Speaking of Larry Flynt, did you know that Dear Abby knows him? It's true, look. I'm pretty sure she relies on old Larry for dating advice as well as porno advice.
And since I've decided to link, I'd just like to say, no shit, of course this guy kills hitchhikers in his truck. I know, I know, don't judge a book by its cover but, as my friend Birdy said, "That guy looks like ALL he does is kill hitchhikers! Ya'll see his eyeball?!? That eyeball says "I like to kill hitchhikers."
For the record, I would like to point out that the conversation regarding the Eyeballer, as I like to think of him, began at 8:43 this morning and I've been laughing like a weezing cartoon cat for about thirty minutes. But seriously, would you get into his truck?
It's Friday, the final day of my boss's vacation and so I need to live it up a bit. I get to clear out the office refrigerators because 'other administrative duties as arise' evidently includes custodial tasks, and taking the office mail to the post office. The refrigerators won't be too big a deal since people know that when I'm doing it, I really will throw their shit out. I'm ruthless and don't care if it's nice tupperware or a cloth lunch bag, it will be thrown out. This means that most people take their shit out and so I have little to do. It still irritates me that I have to do it at all but what are you going to do? I should have said something two years ago when someone volunteered me and the rest of my 'team' but I didn't so I just have to suck it up and throw things away. I'll fight the power some other way.

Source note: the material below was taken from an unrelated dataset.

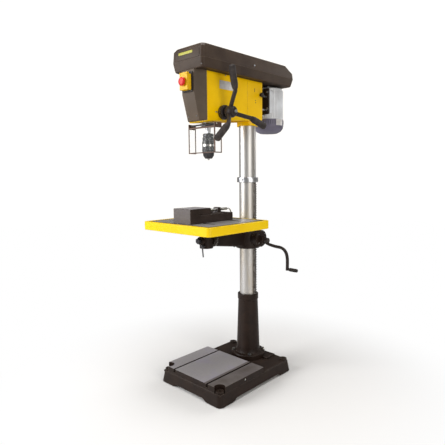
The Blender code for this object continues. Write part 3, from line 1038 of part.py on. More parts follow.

Today is also the start of my friend's three day weekend so I won't have him to chat to until Sunday evening or Monday morning and that blows. You know how you get used to talking to someone and then they do something selfish like go on vacation or get really ill or something? That is the moment you realize not only do you talk to that person a ton, but that you see/read/hear a million things a day that you want to tell them, like the Eyeballer and things heard on NPR during your commute. There are a few people I actually miss when they take vacation time away from work and Hunter is one of them. He works in a different office so we communicate via email and instant messenger but on some days, we essentially chat all through the working day because I type super fast and can multitask and he, evidently, is a terrible employee who wastes valuable company time. I think it bothers me more when he's 'out of the office' because he doesn't even work in this office so I don't get to talk to him in person or hang out with him and so it is a double blow to not even have him to chat with online. Jerk. Something about a wife and a life and the world not revolving around me. My old boss is doing the same thing, as a matter of fact, and she'll be gone for two weeks. She's one of the people I miss when they are gone. And Birdy. She's taking a half day (which is why I have to take the fucking mail).
So, basically, I have friends who are rad as hell but who suck and don't care about my need for constant entertainment and amusement. But I love them anyway.
Well, this day took an interesting turn. I don't know why but a few of us in my office have been losing our shit over The Eyeballer I mentioned above. I'm sorry, I know it must be mean, but we just crack up every time we see the photo. And whatever, dude killed people so laughing at him isn't horrific. Birdy made the mistake of telling me and Rambo that she couldn't stand us today because we wouldn't let the issue drop. So I did what any good friend would do; I waited until she left for the day and then printed out ten copies of various sizes of the guy's face. When she comes in on Monday, it will be to find her cubicle filled with this image:
I know, I'm the best friend anyone can have, right? And excellent use of my time.
And when I wasn't being a dick intentionally, I was being a dick by accident and snapped the head off of my best friend. I've apologized but I do hate when I behave badly. Fortunately, the working day is almost over and I'll soon be napping.